Set down each record exactly as written.

--- --- ---

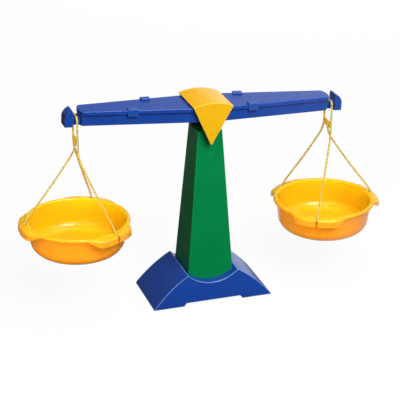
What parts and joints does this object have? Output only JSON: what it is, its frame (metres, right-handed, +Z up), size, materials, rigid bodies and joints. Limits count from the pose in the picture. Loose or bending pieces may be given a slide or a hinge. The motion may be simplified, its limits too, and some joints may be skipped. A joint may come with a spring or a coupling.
{
  "type": "two-pan classroom balance",
  "caption": "Plastic pan balance: hollow arched base, tapered column, tilting beam with sliding zero riders and a pointer saddle, and a swinging dished pan on each end.",
  "frame": {"origin": "centre of the base's footprint on the table", "axes": "+Z up, +X along the beam to the right pan, -Y the front, where the pointer is read"},
  "size_m": [0.4319, 0.1296, 0.2425],
  "materials": {
    "blue_plastic": "semi-gloss moulded",
    "green_plastic": "semi-gloss moulded",
    "yellow_plastic": "semi-gloss moulded",
    "rider_plastic": "semi-gloss moulded",
    "hanger_plastic": "semi-gloss moulded",
    "pan_plastic": "semi-gloss moulded",
    "steel": "plain"
  },
  "bodies": {
    "stand": {"base": "blue_plastic", "column": "green_plastic", "column_screw_1": "steel", "column_screw_2": "steel", "column_screw_3": "steel", "column_screw_4": "steel"},
    "beam": {"beam_body": "blue_plastic", "beam_cover": "blue_plastic", "cover_screw_1": "steel", "cover_screw_2": "steel", "cover_screw_3": "steel", "cover_screw_4": "steel", "pivot_axle": "steel", "axle_clip_front": "steel", "axle_clip_back": "steel", "saddle": "yellow_plastic"},
    "rider_left_front": {"rider_left_front": "rider_plastic"},
    "rider_left_back": {"rider_left_back": "rider_plastic"},
    "rider_right_front": {"rider_right_front": "rider_plastic"},
    "rider_right_back": {"rider_right_back": "rider_plastic"},
    "pan_set_left": {"hanger_left": "hanger_plastic", "pan_left": "pan_plastic"},
    "pan_set_right": {"hanger_right": "hanger_plastic", "pan_right": "pan_plastic"}
  },
  "joints": [
    {"name": "beam_tilt", "type": "hinge", "parent": "stand", "child": "beam", "pos_m": [0, 0, 0.2355], "axis": [0, 1, 0], "range_deg": [-12.6, 7.4]},
    {"name": "pan_left_swing", "type": "hinge", "parent": "beam", "child": "pan_set_left", "pos_m": [-0.15028, 0, 0.23281], "axis": [0, 1, 0], "range_deg": [-17, 20]},
    {"name": "pan_right_swing", "type": "hinge", "parent": "beam", "child": "pan_set_right", "pos_m": [0.14941, 0, 0.21921], "axis": [0, 1, 0], "range_deg": [-20, 17]},
    {"name": "rider_left_front_slide", "type": "slide", "parent": "beam", "child": "rider_left_front", "axis": [0.9949, -0.0899, -0.0452], "range_m": [-0.04769, 0.05874]},
    {"name": "rider_left_back_slide", "type": "slide", "parent": "beam", "child": "rider_left_back", "axis": [0.9949, 0.0899, -0.0452], "range_m": [-0.07149, 0.03494]},
    {"name": "rider_right_front_slide", "type": "slide", "parent": "beam", "child": "rider_right_front", "axis": [0.9949, 0.0899, -0.0452], "range_m": [-0.01807, 0.08836]},
    {"name": "rider_right_back_slide", "type": "slide", "parent": "beam", "child": "rider_right_back", "axis": [0.9949, -0.0899, -0.0452], "range_m": [-0.01345, 0.09298]}
  ]
}
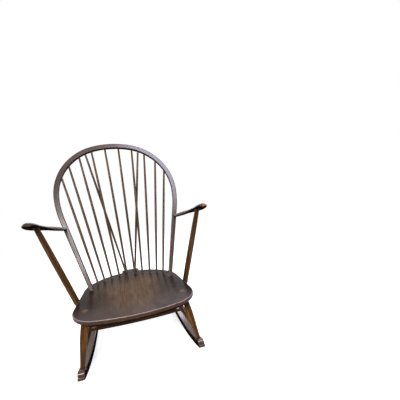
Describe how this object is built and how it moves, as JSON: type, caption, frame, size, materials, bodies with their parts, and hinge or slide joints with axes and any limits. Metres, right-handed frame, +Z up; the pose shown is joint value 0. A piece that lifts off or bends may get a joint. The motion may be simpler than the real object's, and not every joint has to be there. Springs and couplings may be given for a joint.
{
  "type": "rocking chair",
  "caption": "Wooden armchair on curved rockers, with a dished seat, a bent hoop back filled with turned spindles, two brace sticks, flat grips on slanted stumps and a stretcher frame.",
  "frame": {"origin": "on the floor under the middle of the chair's box, with the chair at rest on its rockers", "axes": "+Z up, -Y towards the front of the chair, +X to the right seen from the front; the chair is symmetric about the YZ plane"},
  "size_m": [0.7448, 0.7008, 0.9366],
  "materials": {
    "seat_wood": "dark walnut stain, satin lacquer, worn lighter in the middle",
    "bow_wood": "dark walnut stain, glossy lacquer",
    "spindle_wood": "dark walnut stain, satin lacquer",
    "arm_wood": "dark walnut stain, glossy lacquer",
    "turned_wood": "amber brown stain, satin lacquer",
    "rocker_wood": "brown stain, worn lacquer",
    "peg_wood": "light brown end grain, lacquered"
  },
  "bodies": {
    "root": {"arm_left": "arm_wood", "arm_right": "arm_wood", "arm_stump_left": "turned_wood", "arm_stump_right": "turned_wood", "back_spindle_01": "spindle_wood", "back_spindle_02": "spindle_wood", "back_spindle_03": "spindle_wood", "back_spindle_04": "spindle_wood", "back_spindle_05": "spindle_wood", "back_spindle_06": "spindle_wood", "back_spindle_07": "spindle_wood", "back_spindle_08": "spindle_wood", "back_spindle_09": "spindle_wood", "back_spindle_10": "spindle_wood", "brace_stick_left": "spindle_wood", "brace_stick_right": "spindle_wood", "cross_stretcher": "turned_wood", "hoop": "bow_wood", "hoop_wedges": "peg_wood", "leg_front_left": "turned_wood", "leg_front_right": "turned_wood", "leg_rear_left": "turned_wood", "leg_rear_right": "turned_wood", "leg_wedges": "peg_wood", "rocker_left": "rocker_wood", "rocker_pegs": "peg_wood", "rocker_right": "rocker_wood", "seat": "seat_wood", "side_stretcher_left": "turned_wood", "side_stretcher_right": "turned_wood", "stump_pegs": "peg_wood", "tail_dowels": "peg_wood", "tail_piece": "seat_wood"}
  },
  "joints": []
}
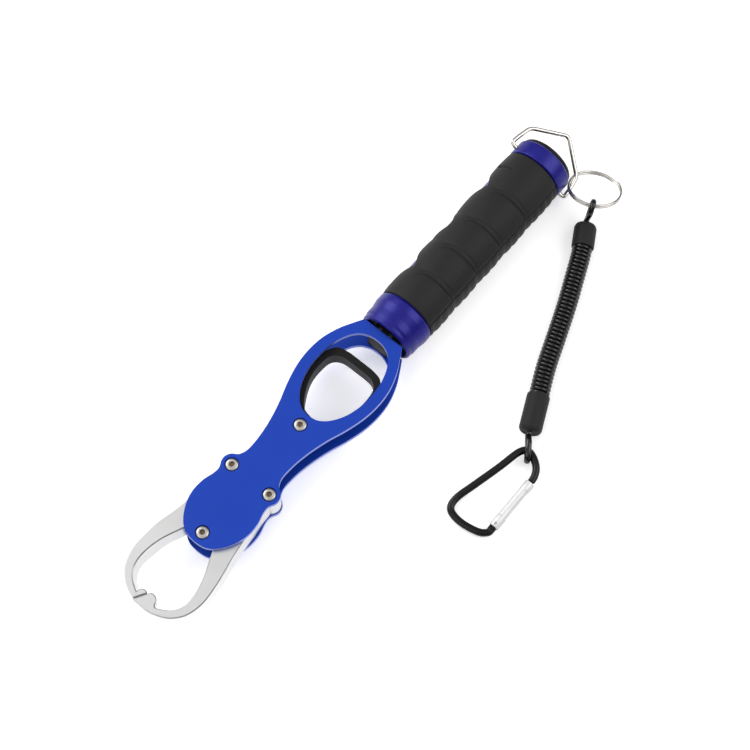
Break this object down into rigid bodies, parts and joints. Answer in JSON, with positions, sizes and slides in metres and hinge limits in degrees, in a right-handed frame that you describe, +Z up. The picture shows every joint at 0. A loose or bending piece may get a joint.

--- --- ---

Written solution:
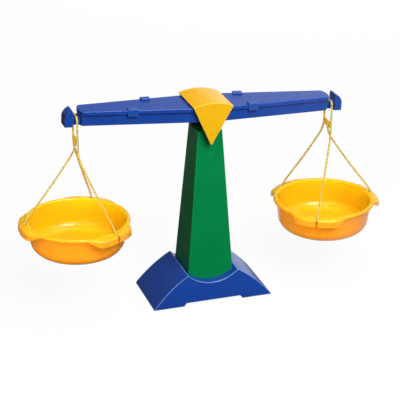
What parts and joints does this object have? Output only JSON: what it is, its frame (metres, right-handed, +Z up), size, materials, rigid bodies and joints. Limits count from the pose in the picture. Loose or bending pieces may be given a slide or a hinge. The motion may be simplified, its limits too, and some joints may be skipped. A joint may come with a spring or a coupling.
{
  "type": "two-pan classroom balance",
  "caption": "Plastic pan balance: hollow arched base, tapered column, tilting beam with sliding zero riders and a pointer saddle, and a swinging dished pan on each end.",
  "frame": {"origin": "centre of the base's footprint on the table", "axes": "+Z up, +X along the beam to the right pan, -Y the front, where the pointer is read"},
  "size_m": [0.4319, 0.1296, 0.2425],
  "materials": {
    "blue_plastic": "semi-gloss moulded",
    "green_plastic": "semi-gloss moulded",
    "yellow_plastic": "semi-gloss moulded",
    "rider_plastic": "semi-gloss moulded",
    "hanger_plastic": "semi-gloss moulded",
    "pan_plastic": "semi-gloss moulded",
    "steel": "plain"
  },
  "bodies": {
    "stand": {"base": "blue_plastic", "column": "green_plastic", "column_screw_1": "steel", "column_screw_2": "steel", "column_screw_3": "steel", "column_screw_4": "steel"},
    "beam": {"beam_body": "blue_plastic", "beam_cover": "blue_plastic", "cover_screw_1": "steel", "cover_screw_2": "steel", "cover_screw_3": "steel", "cover_screw_4": "steel", "pivot_axle": "steel", "axle_clip_front": "steel", "axle_clip_back": "steel", "saddle": "yellow_plastic"},
    "rider_left_front": {"rider_left_front": "rider_plastic"},
    "rider_left_back": {"rider_left_back": "rider_plastic"},
    "rider_right_front": {"rider_right_front": "rider_plastic"},
    "rider_right_back": {"rider_right_back": "rider_plastic"},
    "pan_set_left": {"hanger_left": "hanger_plastic", "pan_left": "pan_plastic"},
    "pan_set_right": {"hanger_right": "hanger_plastic", "pan_right": "pan_plastic"}
  },
  "joints": [
    {"name": "beam_tilt", "type": "hinge", "parent": "stand", "child": "beam", "pos_m": [0, 0, 0.2355], "axis": [0, 1, 0], "range_deg": [-12.6, 7.4]},
    {"name": "pan_left_swing", "type": "hinge", "parent": "beam", "child": "pan_set_left", "pos_m": [-0.15028, 0, 0.23281], "axis": [0, 1, 0], "range_deg": [-17, 20]},
    {"name": "pan_right_swing", "type": "hinge", "parent": "beam", "child": "pan_set_right", "pos_m": [0.14941, 0, 0.21921], "axis": [0, 1, 0], "range_deg": [-20, 17]},
    {"name": "rider_left_front_slide", "type": "slide", "parent": "beam", "child": "rider_left_front", "axis": [0.9949, -0.0899, -0.0452], "range_m": [-0.04769, 0.05874]},
    {"name": "rider_left_back_slide", "type": "slide", "parent": "beam", "child": "rider_left_back", "axis": [0.9949, 0.0899, -0.0452], "range_m": [-0.07149, 0.03494]},
    {"name": "rider_right_front_slide", "type": "slide", "parent": "beam", "child": "rider_right_front", "axis": [0.9949, 0.0899, -0.0452], "range_m": [-0.01807, 0.08836]},
    {"name": "rider_right_back_slide", "type": "slide", "parent": "beam", "child": "rider_right_back", "axis": [0.9949, -0.0899, -0.0452], "range_m": [-0.01345, 0.09298]}
  ]
}
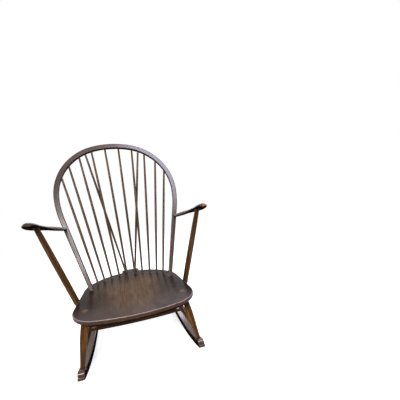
Describe how this object is built and how it moves, as JSON: type, caption, frame, size, materials, bodies with their parts, and hinge or slide joints with axes and any limits. Metres, right-handed frame, +Z up; the pose shown is joint value 0. A piece that lifts off or bends may get a joint. The motion may be simpler than the real object's, and not every joint has to be there. Springs and couplings may be given for a joint.
{
  "type": "rocking chair",
  "caption": "Wooden armchair on curved rockers, with a dished seat, a bent hoop back filled with turned spindles, two brace sticks, flat grips on slanted stumps and a stretcher frame.",
  "frame": {"origin": "on the floor under the middle of the chair's box, with the chair at rest on its rockers", "axes": "+Z up, -Y towards the front of the chair, +X to the right seen from the front; the chair is symmetric about the YZ plane"},
  "size_m": [0.7448, 0.7008, 0.9366],
  "materials": {
    "seat_wood": "dark walnut stain, satin lacquer, worn lighter in the middle",
    "bow_wood": "dark walnut stain, glossy lacquer",
    "spindle_wood": "dark walnut stain, satin lacquer",
    "arm_wood": "dark walnut stain, glossy lacquer",
    "turned_wood": "amber brown stain, satin lacquer",
    "rocker_wood": "brown stain, worn lacquer",
    "peg_wood": "light brown end grain, lacquered"
  },
  "bodies": {
    "root": {"arm_left": "arm_wood", "arm_right": "arm_wood", "arm_stump_left": "turned_wood", "arm_stump_right": "turned_wood", "back_spindle_01": "spindle_wood", "back_spindle_02": "spindle_wood", "back_spindle_03": "spindle_wood", "back_spindle_04": "spindle_wood", "back_spindle_05": "spindle_wood", "back_spindle_06": "spindle_wood", "back_spindle_07": "spindle_wood", "back_spindle_08": "spindle_wood", "back_spindle_09": "spindle_wood", "back_spindle_10": "spindle_wood", "brace_stick_left": "spindle_wood", "brace_stick_right": "spindle_wood", "cross_stretcher": "turned_wood", "hoop": "bow_wood", "hoop_wedges": "peg_wood", "leg_front_left": "turned_wood", "leg_front_right": "turned_wood", "leg_rear_left": "turned_wood", "leg_rear_right": "turned_wood", "leg_wedges": "peg_wood", "rocker_left": "rocker_wood", "rocker_pegs": "peg_wood", "rocker_right": "rocker_wood", "seat": "seat_wood", "side_stretcher_left": "turned_wood", "side_stretcher_right": "turned_wood", "stump_pegs": "peg_wood", "tail_dowels": "peg_wood", "tail_piece": "seat_wood"}
  },
  "joints": []
}
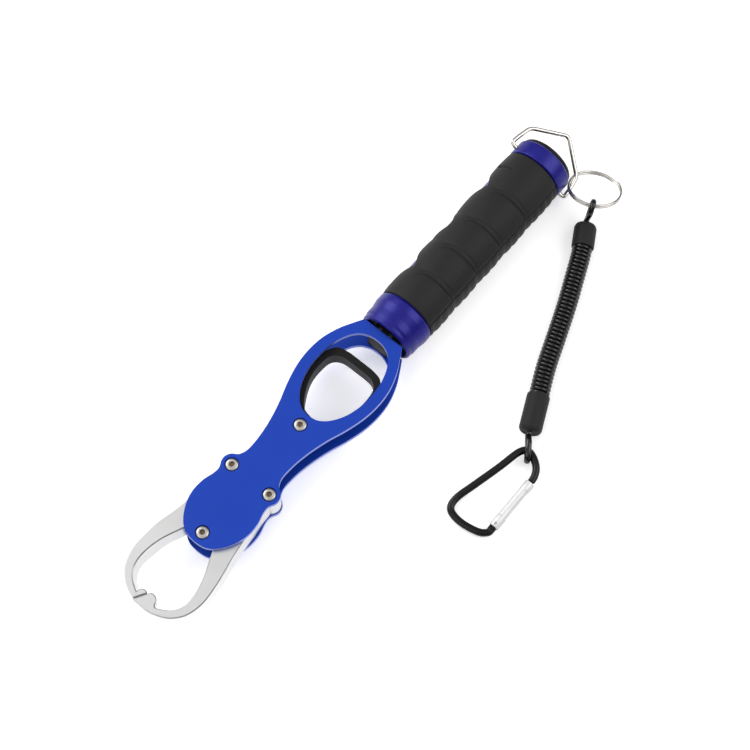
Break this object down into rigid bodies, parts and joints. Answer in JSON, with positions, sizes and slides in metres and hinge limits in degrees, in a right-handed frame that you describe, +Z up. The picture shows every joint at 0. A loose or bending piece may get a joint.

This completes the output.